Please forgive my ignorance, but what is the purpose of a catch can?
The top of your engine develops pressure from the engine simply running. The air that creates that pressure is “dirty", ie oil, fuel, etc. We don't want to just vent that dirty air to the atmosphere for environmental reasons so it is routed to the intake side of the engine.
Some fuel injected engines are port injected, meaning the fuel nozzle sits behind the intake port and sprays fuel into the intake port and onto the back of the intake valve. Some engines are direct injection and the fuel nozzle sprays fuel directly into the cylinder.
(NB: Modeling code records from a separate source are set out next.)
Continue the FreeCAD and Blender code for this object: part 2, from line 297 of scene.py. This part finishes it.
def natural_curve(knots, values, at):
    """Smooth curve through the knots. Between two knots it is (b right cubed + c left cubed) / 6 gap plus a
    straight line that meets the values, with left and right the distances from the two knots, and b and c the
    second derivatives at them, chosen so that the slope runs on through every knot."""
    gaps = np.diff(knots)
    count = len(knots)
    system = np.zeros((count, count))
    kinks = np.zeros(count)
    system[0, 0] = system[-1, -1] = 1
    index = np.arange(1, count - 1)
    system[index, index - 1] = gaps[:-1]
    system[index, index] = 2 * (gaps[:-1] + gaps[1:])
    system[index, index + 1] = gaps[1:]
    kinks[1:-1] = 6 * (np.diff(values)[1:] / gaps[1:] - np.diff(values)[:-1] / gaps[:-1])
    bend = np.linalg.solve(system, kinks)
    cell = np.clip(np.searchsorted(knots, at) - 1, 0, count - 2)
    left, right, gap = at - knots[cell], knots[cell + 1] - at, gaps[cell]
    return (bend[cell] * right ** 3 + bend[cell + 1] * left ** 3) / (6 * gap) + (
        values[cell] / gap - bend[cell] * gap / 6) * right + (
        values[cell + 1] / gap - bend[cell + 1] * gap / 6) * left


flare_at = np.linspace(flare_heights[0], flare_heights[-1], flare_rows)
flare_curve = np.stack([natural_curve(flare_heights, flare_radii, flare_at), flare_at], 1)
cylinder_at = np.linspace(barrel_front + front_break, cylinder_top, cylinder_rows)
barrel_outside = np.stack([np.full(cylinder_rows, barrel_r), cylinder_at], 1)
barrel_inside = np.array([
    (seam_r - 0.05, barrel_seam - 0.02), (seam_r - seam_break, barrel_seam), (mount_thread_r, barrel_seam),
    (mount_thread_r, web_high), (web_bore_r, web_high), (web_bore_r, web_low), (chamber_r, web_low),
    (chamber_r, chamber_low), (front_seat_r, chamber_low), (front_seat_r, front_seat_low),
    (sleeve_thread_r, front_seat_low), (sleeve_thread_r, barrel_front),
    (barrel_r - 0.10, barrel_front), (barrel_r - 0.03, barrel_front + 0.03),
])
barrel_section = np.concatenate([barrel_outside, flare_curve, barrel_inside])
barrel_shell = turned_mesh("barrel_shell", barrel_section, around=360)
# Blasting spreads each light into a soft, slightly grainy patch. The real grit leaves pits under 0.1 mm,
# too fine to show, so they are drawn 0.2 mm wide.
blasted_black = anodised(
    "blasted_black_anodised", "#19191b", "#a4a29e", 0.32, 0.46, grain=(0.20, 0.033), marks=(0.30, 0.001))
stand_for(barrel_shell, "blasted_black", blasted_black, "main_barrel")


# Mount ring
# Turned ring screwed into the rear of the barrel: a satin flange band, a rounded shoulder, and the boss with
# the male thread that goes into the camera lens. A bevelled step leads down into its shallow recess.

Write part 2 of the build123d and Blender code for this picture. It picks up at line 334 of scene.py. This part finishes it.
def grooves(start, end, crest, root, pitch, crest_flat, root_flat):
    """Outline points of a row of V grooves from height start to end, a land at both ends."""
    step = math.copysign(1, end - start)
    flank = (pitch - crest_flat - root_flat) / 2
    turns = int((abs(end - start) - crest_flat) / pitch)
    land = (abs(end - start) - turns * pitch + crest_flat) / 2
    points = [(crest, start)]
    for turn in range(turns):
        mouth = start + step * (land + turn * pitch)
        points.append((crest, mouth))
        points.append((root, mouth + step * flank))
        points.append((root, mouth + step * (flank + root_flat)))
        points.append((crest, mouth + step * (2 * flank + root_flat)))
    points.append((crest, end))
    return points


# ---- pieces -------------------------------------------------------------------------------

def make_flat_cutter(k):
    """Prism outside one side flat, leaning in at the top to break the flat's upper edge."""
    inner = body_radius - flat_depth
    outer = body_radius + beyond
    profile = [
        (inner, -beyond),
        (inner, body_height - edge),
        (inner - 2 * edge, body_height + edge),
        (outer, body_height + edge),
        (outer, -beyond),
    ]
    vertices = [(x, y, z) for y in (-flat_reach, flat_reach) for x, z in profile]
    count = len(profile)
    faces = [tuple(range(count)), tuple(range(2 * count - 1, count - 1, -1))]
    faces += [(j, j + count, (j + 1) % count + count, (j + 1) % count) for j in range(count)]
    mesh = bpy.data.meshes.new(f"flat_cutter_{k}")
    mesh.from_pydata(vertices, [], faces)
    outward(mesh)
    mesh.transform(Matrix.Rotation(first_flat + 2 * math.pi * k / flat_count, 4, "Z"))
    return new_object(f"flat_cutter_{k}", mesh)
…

Since that dirty air is being drawn into the cylinder through the intake port all that crud comes into contact with your intake valve. On the port injection engines the fuel cleans that crud off. Gasoline is a solvent (kerosine/diesel is a lubricant). On the direct injection that crud from the intake doesn’t get cleaned off and will gunk up your intake valves.
A catch can goes between the vent port and the intake port (it’s one little hose that connects the two ports). All the can is, is a vessel with filters and such to catch that dirty air, filter out the oil and allow cleaner air to the intake.
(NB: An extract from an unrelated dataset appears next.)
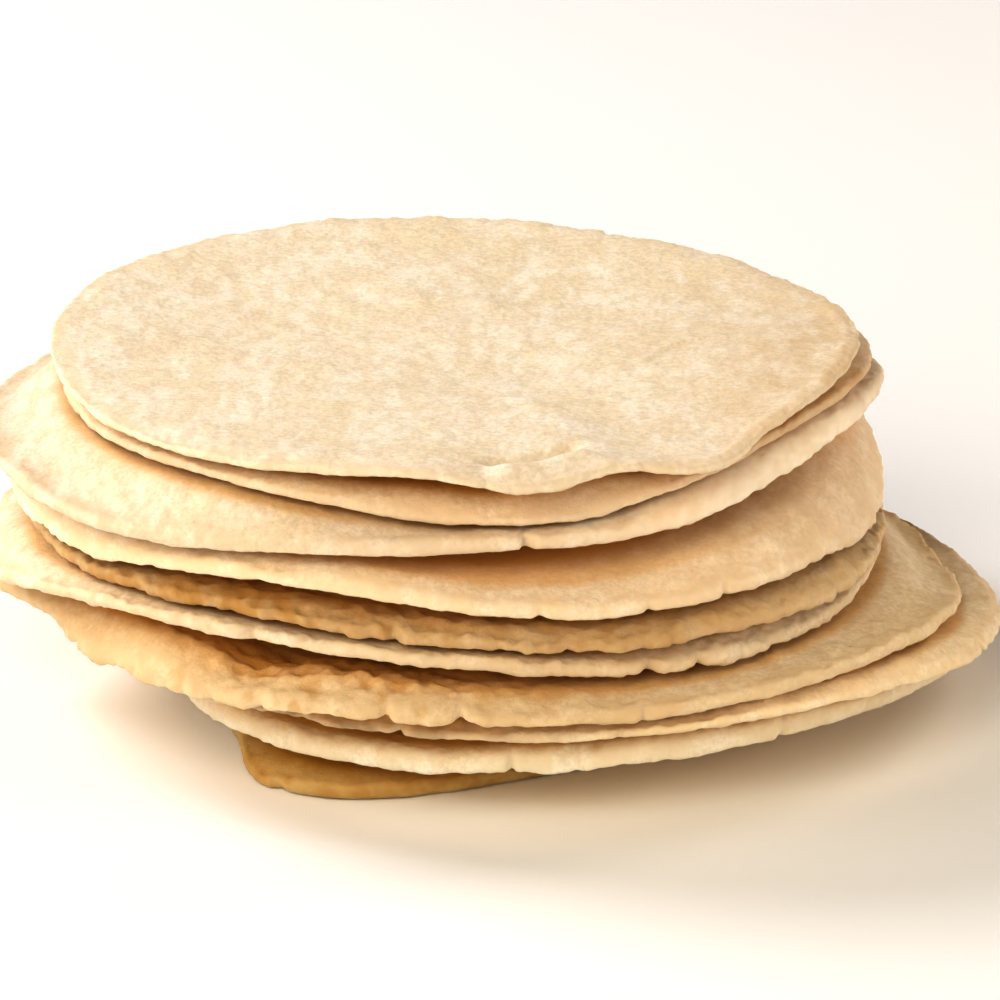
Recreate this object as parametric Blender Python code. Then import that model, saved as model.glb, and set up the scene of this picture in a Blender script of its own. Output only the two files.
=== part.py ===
"""Stack of ten corn tortillas.

Units are metres, +Z is up and the stack rests on z = 0.  +X is the stack's
right-hand side and -Y its front.  Every tortilla is one closed solid: a round
sheet of even thickness with a rounded rim.  The rim of each one rises and
sinks on its own, the middle is a little domed or dished, and each sheet is
draped over the one below it so that two sheets never pass into each other.
"""
import math

import bmesh
import bpy
import numpy as np

MM = 0.001

# ---- driving dimensions (millimetres, degrees) ------------------------------
CLEARANCE = 0.45       # least air between two neighbouring tortillas
RIM_INSET = 0.85       # where the flat faces end, in thicknesses from the edge
RIM_LOWER = (0.10, 0.22)   # lower shoulder of the rim: (inset, height) in thicknesses
RIM_UPPER = (0.16, 0.70)   # upper shoulder of the rim: (inset, height) in thicknesses
SEGMENTS = 48          # divisions around a tortilla
CORE_RINGS = (21.0, 41.0)  # radii of the rings shared by all the tortillas
OUTER_SHARE = 0.76     # place of the ring between the core and the rim
HUG_SHARE = 0.85       # how much of the stated lift the coarse solid takes
HUG_AIR = 0.60         # air left under the next sheet on top of the clearance
DROOP_POWER = 2.4      # how late the sheet bends away from its middle level
RIM_DROP = 0.4         # a rounded rim hangs this much lower than a sharp one
PLACE = (0.9, 0.0)     # shift that centres the whole stack on the axis

# One entry a tortilla, from the bottom of the stack to the top.
#   sheet    thickness
#   centre   where its middle lies (x, y)
#   radius   mean radius
#   oval     (amount, direction) of the two-sided stretch of its outline
#   tri      (amount, direction) of the three-sided stretch of its outline
#   lobes    local bulges of the outline: (direction, amount, half width)
#   mid      level of the underside in the middle
#   rim      mean level of the underside at the rim
#   sway     rise and fall of the rim: (waves around, amount, direction)
#   curls    local lifts of the rim: (direction, amount, half width)
#   ripple   soft waves of the sheet: (amount, wave length, direction, phase)
#   hug      share of the air under the next sheet that this one takes up, with
#            local changes: (base, ((direction, half width, change), ...))
#   shoulder distance from the edge over which that lift sets in, the same way
TORTILLAS = (
    dict(name="tortilla_10_bottom", sheet=3.4,
         centre=(0.0, -2.0), radius=48.0, oval=(0.6, 20), tri=(0.6, 70),
         lobes=((240, 18.0, 28.0), (234, 1.6, 7.0), (219, -1.6, 8.0)),
         mid=0.0, rim=0.0, sway=(), curls=(), ripple=(0.0, 60, 0, 0)),
    dict(name="tortilla_09", sheet=3.6,
         centre=(10.5, 0.0), radius=71.5, oval=(0.2, 55), tri=(0.5, 5),
         lobes=(),
         mid=4.0, rim=7.9,
         sway=((1, 0.9, 290), (2, 1.6, 127), (3, 0.7, 63), (5, 0.5, 31)),
         curls=(), ripple=(0.3, 62, 20, 40),
         hug=(0.85, ((240, 24, -0.75),)), shoulder=(4.0, ())),
    dict(name="tortilla_08", sheet=2.8,
         centre=(7.0, 2.0), radius=80.0, oval=(0.8, 5), tri=(0.5, 105),
         lobes=((238, -4.5, 20.0),),
         mid=11.0, rim=13.2,
         sway=((1, 2.2, 249), (2, 1.8, 107), (3, 0.6, 65), (4, 0.4, 38)),
         curls=(), ripple=(1.6, 66, 75, 10),
         hug=(0.75, ()), shoulder=(5.0, ())),
    dict(name="tortilla_07", sheet=3.4,
         centre=(-1.0, -3.0), radius=79.7, oval=(0.9, 158), tri=(0.9, 104),
         lobes=((183, 9.0, 8.0), (30, 4.0, 18.0)),
         mid=17.5, rim=18.2,
         sway=((1, 2.6, 240), (2, 1.7, 118), (3, 0.9, 80), (4, 0.6, 61),
               (5, 0.5, 45)),
         curls=(), ripple=(1.7, 72, 130, 90),
         hug=(0.6, ((205, 22, 0.3), (237, 7, -0.4), (258, 18, -0.15))),
         shoulder=(9.0, ((330, 50, 6.0),))),
    dict(name="tortilla_06", sheet=3.2,
         centre=(-9.5, -1.0), radius=77.0, oval=(0.4, 132), tri=(0.8, 60),
         lobes=((190, 4.0, 20.0),),
         mid=24.5, rim=28.1,
         sway=((1, 1.2, 200), (2, 1.7, 58), (3, 1.0, 7), (4, 0.4, 74),
               (5, 0.3, 67)),
         curls=((195, -2.5, 16.0),), ripple=(1.8, 64, 35, 200),
         hug=(0.75, ()), shoulder=(6.0, ())),
    dict(name="tortilla_05", sheet=3.0,
         centre=(-7.0, -3.0), radius=75.0, oval=(0.7, 110), tri=(0.6, 66),
         lobes=(),
         mid=31.5, rim=32.6,
         sway=((1, 1.4, 180), (2, 1.2, 53), (3, 0.6, 19), (5, 0.3, 27)),
         curls=(), ripple=(1.8, 70, 95, 320),
         hug=(0.6, ((250, 45, -0.35),)), shoulder=(7.0, ())),
    dict(name="tortilla_04", sheet=3.2,
         centre=(-8.0, -1.5), radius=76.0, oval=(0.3, 75), tri=(0.9, 63),
         lobes=(),
         mid=40.0, rim=38.7,
         sway=((1, 0.9, 100), (2, 1.9, 60), (3, 1.2, 26), (4, 0.3, 55),
               (5, 1.1, 31)),
         curls=((352, -1.3, 14.0),), ripple=(1.6, 68, 160, 150),
         hug=(0.6, ((228, 32, 0.35), (275, 26, -0.45))),
         shoulder=(6.0, ((330, 40, 14.0),))),
    dict(name="tortilla_03", sheet=3.0,
         centre=(-12.5, 2.5), radius=77.5, oval=(1.4, 35), tri=(0.6, 15),
         lobes=((2, 0.9, 12.0),),
         mid=47.0, rim=47.7,
         sway=((1, 2.7, 350), (2, 0.7, 173), (3, 0.7, 102), (4, 0.7, 80),
               (5, 0.8, 53)),
         curls=(), ripple=(1.1, 74, 60, 260),
         hug=(0.92, ()), shoulder=(12.0, ((315, 50, -7.0),))),
    dict(name="tortilla_02", sheet=2.4,
         centre=(-6.2, -0.3), radius=69.9, oval=(0.7, 34), tri=(1.0, 15),
         lobes=(),
         mid=52.8, rim=55.2,
         sway=((1, 0.8, 43), (2, 1.6, 174), (3, 1.2, 100), (4, 0.9, 62),
               (5, 0.5, 31)),
         curls=(), ripple=(1.0, 70, 110, 30),
         hug=(0.85, ((262, 28, -0.35),)), shoulder=(7.0, ())),
    dict(name="tortilla_01_top", sheet=2.7,
         centre=(-8.0, -3.0), radius=70.0, oval=(0.5, 110), tri=(0.3, 35),
         lobes=((278, 2.2, 8.0), (305, 4.0, 9.0)),
         mid=57.8, rim=60.7,
         sway=((1, 1.5, 95), (2, 0.8, 155), (3, 0.6, 120), (4, 0.8, 80),
               (5, 0.4, 50)),
         curls=((266, 0.6, 7.0), (278, -0.6, 8.0), (292, 1.8, 7.0)),
         ripple=(0.5, 66, 15, 300)),
)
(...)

Our GEN2 3.5 ecoboost engines are BOTH port and direct injection. So while the catch can will catch the oil our engines are already cleaning it off the intake valves.
If you watch some of the videos on these catch cans for the Raptor you will see a small amount of oil being collected over 3-4K miles. Considering the relatively small amount being collected and the fact we have poet injection, IMO the catch can is a bit redundant.
Note: The ‘19 is both port and direct injected I assume the 17 and 18 are as well. Also I did simplify my explanation for the sake of simplicity.